What a gloriously rich history we have in America.
This piece remembers our very early Thanksgivings.
. . . When on September 8, 1565 Pedro Menéndez de Avilés and his 800 Spanish settlers founded the settlement of St. Augustine in La Florida, the landing party celebrated a Mass of Thanksgiving, and, afterward, Menéndez laid out a meal to which he invited as guests the native Seloy tribe who occupied the site.
The celebrant of the Mass was St. Augustine’s first pastor, Father Francisco Lopez de Mendoza Grajales, and the feast day in the church calendar was that of the Nativity of the Blessed Virgin Mary. What exactly the Seloy natives thought of those strange liturgical proceedings we do not know, except that, in his personal chronicle, Father Lopez wrote that “the Indians imitated all they saw done.”

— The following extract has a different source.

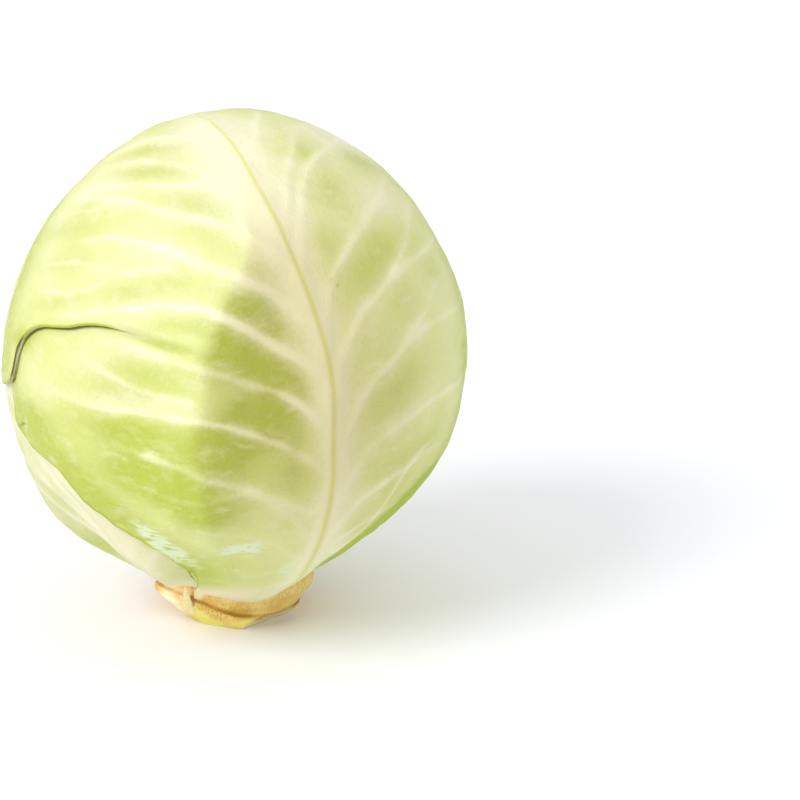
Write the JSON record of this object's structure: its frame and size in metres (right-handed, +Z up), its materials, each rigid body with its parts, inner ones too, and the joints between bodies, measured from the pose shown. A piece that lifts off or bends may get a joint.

What was the meal that followed? Again we do not know. But, from our knowledge of what the Spaniards had on board their five ships, we can surmise that it was cocido, a stew made from salted pork and garbanzo beans, laced with garlic seasoning, and accompanied by hard sea biscuits and red wine. If it happened that the Seloy contributed to the meal from their own food stores, fresh or smoked, then the menu could have included as well: turkey,venison, and gopher tortoise; seafood such as mullet, drum, and sea catfish; maize (corn),beans and squash. . . .
Thank you Lord for your many Blessings.
Among those this Blessed country we call America.